I have some major concerns about cellular FWA technology related to the upcoming BEAD grants. First, any state broadband grant offices that accept the claimed Verizon speeds in the FCC mapping might not award any grants where a fast FWA speed is claimed. That would be a travesty if folks who can’t get speeds of at least 100/20 Mbps with FWA are denied another broadband option.

It’s also possible that the cellular companies will challenge grants that come close to their towers. I knew this was likely going to become an issue the day that the NTIA said that it considers wireless broadband using licensed spectrum to be broadband for purposes of the BEAD program.

It’s also possible that Verizon, T-Mobile, AT&T, and others will try to win BEAD grant funding using this technology. At least in this county, there are very few customers outside of one or two miles from a tower who can get the 100/20 Mbps required for BEAD grants.

I hope that state broadband offices take a hard look at this. Many of them have purchased detailed speed test data, and they can search around towers in the same manner done above. I don’t think it will take much investigation for them to be convinced that FWA cellular broadband can meet the speeds required for BEAD – but only for short distances from cell towers. Broadband offices should also take note that both Verizon and T-Mobile warn customers that speeds can be throttled any time there is increased demand for bandwidth from cellphones.

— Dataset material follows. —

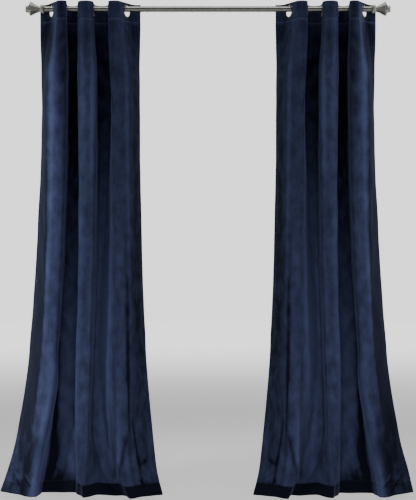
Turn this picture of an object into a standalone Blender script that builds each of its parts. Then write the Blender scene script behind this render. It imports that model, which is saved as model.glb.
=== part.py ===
"""Pair of velvet eyelet curtains hanging on a 1-inch metal rod with faceted finials.

The origin is on the rod's axis, midway between the finials. +X runs along the rod, +Z is
up, and +Y points to the wall behind the curtains. Both panels are cut and folded alike and
mirror each other about the middle of the rod, but their hems hang a little differently.

A panel keeps its cloth's true size wherever it is folded: across, every section is as long
as the cloth is wide, and down, every thread is as long as the cloth is.
"""

import math

import bmesh
import bpy
import numpy as np

# Cloth
PANEL_WIDTH = 0.965
PANEL_LENGTH = 2.134
CLOTH_THICKNESS = 0.002
HEADER_TOP = 0.026  # the header's top edge above the rod's axis
HEADER_BAND = 0.077  # depth of the turned header, which hangs stiff and straight
SETTLE_BAND = 0.250  # below the header, the free folds take over within this much cloth
FOLD_ROUNDING = 0.044  # cloth that turns at a fold's corner, under the header
HEM_ROUNDING = 0.016  # the same at the hem, where the folds are sharper

# Eyelet rings
EYELET_STEP = 0.162  # along the cloth, from one eyelet to the next
EYELET_HOLE = 0.023
EYELET_FLANGE = 0.030
EYELET_WALL = 0.0015  # the ring's bore wall, which passes through the cloth
EYELET_HALF_DEPTH = 0.0027
EYELET_BEVEL = 0.001  # the flanges are this much smaller at their faces
HOLE_REACH = 0.015  # the hole cutter passes this far to each side of the cloth
EYELET_SIDES = 16
FLAT_REACH = 0.0305  # the cloth is flat this far to each side of an eyelet's centre

# Rod and finials
ROD_RADIUS = 0.0127
ROD_WALL = 0.0012
ROD_SIDES = 24
ROD_HALF_LENGTH = 0.705
SPIGOT_LENGTH = 0.030
SPIGOT_CHAMFER = 0.001
FINIAL_SIDES = 8

GAP = 0.0003  # clearance between pieces that touch
ASKEW_ROOM = 0.0003  # more clearance over the rod for the rings that stand askew on it

# Eyelets from the panel's outer edge to its inner edge: distance out from the middle of the
# rod, and the angle in degrees that the cloth there makes with the rod
EYELETS = (
    (0.676, 60),
    (0.611, 94),
    (0.562, 82),
    (0.494, 90),
    (0.430, 86),
    (0.350, 60),
)
# Angle in degrees of the cloth with the rod, at the header's outer and inner edges
EDGE_ANGLES = (6, -18)

# Corners of the zigzag that a level section of the panel follows, from the outer edge to the
# inner edge. A row gives each corner's distance out from the middle of the rod, at a drop
# below the rod's axis. A fold and a gap have two corners each.
SECTIONS = (
    # drop, outer edge, fold 1, gap 1, fold 2, gap 2, fold 3, inner edge
    (0.150, 0.727, 0.682, 0.605, 0.606, 0.560, 0.559, 0.483, 0.483, 0.424, 0.423, 0.338, 0.298),
    (0.390, 0.724, 0.688, 0.608, 0.608, 0.560, 0.558, 0.482, 0.482, 0.420, 0.414, 0.337, 0.297),
    (0.820, 0.735, 0.690, 0.616, 0.614, 0.556, 0.552, 0.483, 0.481, 0.440, 0.404, 0.337, 0.293),
    (1.250, 0.760, 0.698, 0.634, 0.636, 0.560, 0.552, 0.494, 0.488, 0.472, 0.380, 0.338, 0.281),
    (1.680, 0.802, 0.725, 0.668, 0.671, 0.574, 0.562, 0.507, 0.500, 0.468, 0.388, 0.341, 0.256),
    (1.896, 0.842, 0.743, 0.714, 0.695, 0.577, 0.555, 0.515, 0.492, 0.430, 0.388, 0.345, 0.234),
    (2.003, 0.870, 0.750, 0.730, 0.708, 0.577, 0.545, 0.522, 0.455, 0.402, 0.376, 0.346, 0.221),
)
HEM_DROP = PANEL_LENGTH - HEADER_TOP
HEM_SECTIONS = {
    "left": (HEM_DROP,)
    + (0.905, 0.747, 0.735, 0.727, 0.577, 0.531, 0.517, 0.392, 0.370, 0.331, 0.317, 0.195),
    "right": (HEM_DROP,)
    + (0.895, 0.746, 0.735, 0.720, 0.573, 0.534, 0.519, 0.384, 0.362, 0.340, 0.328, 0.195),
}
# How far each corner stands back from the rod's line, as a share of the folds' half depth:
# -1 is the front of a fold and 1 is the back of a gap
SETBACKS = (
    # drop, outer edge, fold 1, gap 1, fold 2, gap 2, fold 3, inner edge
    (0.150, 0.85, -1, -1, 1, 1, -1, -1, 1, 1, -1, -1, 0.80),
    (1.250, 0.85, -1, -1, 1, 1, -1, -1, 0.9, 0.9, -1, -1, 0.80),
    (1.896, 0.85, -1, -1, 1, 1, -1, -1, 0.6, 0.6, -1, -1, 0.60),
    (HEM_DROP, 0.75, -0.95, -0.9, 1, 1, -1.2, -1.1, 0.1, 0.1, -0.9, -0.85, 0.25),
)

# Finial outside the rod: distance out from the rod's end, and distance from axis to flats
FINIAL = (
    (0.0003, 0.0127),
    (0.0062, 0.0193),
    (0.0150, 0.0125),
    (0.0205, 0.0113),
    (0.0240, 0.0118),
    (0.0590, 0.0305),
    (0.0628, 0.0300),
    (0.0650, 0.0225),
    (0.0690, 0.0190),
    (0.0702, 0.0145),
    (0.0812, 0.0145),
    (0.0826, 0.0125),
)

# Mesh steps
FLAT_STEPS = 2  # columns of cloth from an eyelet's centre to the end of its flat
BEND_STEPS = 7  # columns in the bend between two eyelets' flats
EDGE_STEPS = 3  # columns from the last flat to the panel's edge
CLOTH_LEVELS = (0.135, 0.200, 0.300, 0.450, 0.700, 1.000, 1.280, 1.530, 1.730, 1.880, 1.990, 2.070)
FINE = 0.0005  # step along the cloth when a section's shape is worked out
HALF_DEPTHS = (0.03, 0.12)  # the folds' half depth is looked for between these
HALVINGS = 24
METAL_SHARP_ANGLE = math.radians(30)
CLOTH_SHARP_ANGLE = math.radians(60)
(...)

I am not busting on the cellular FWA technology. If I was in a rural area without a good broadband alternative, I’d buy this product in a second. But I’d be unhappy if I was hoping for 300 Mbps and got 25 Mbps. What is being deployed today is the first generation of the technology, and I assume that it will improve over time. My only concern is the timing of the rollout of this new technology and how it might negatively affect an already complicated BEAD grant process.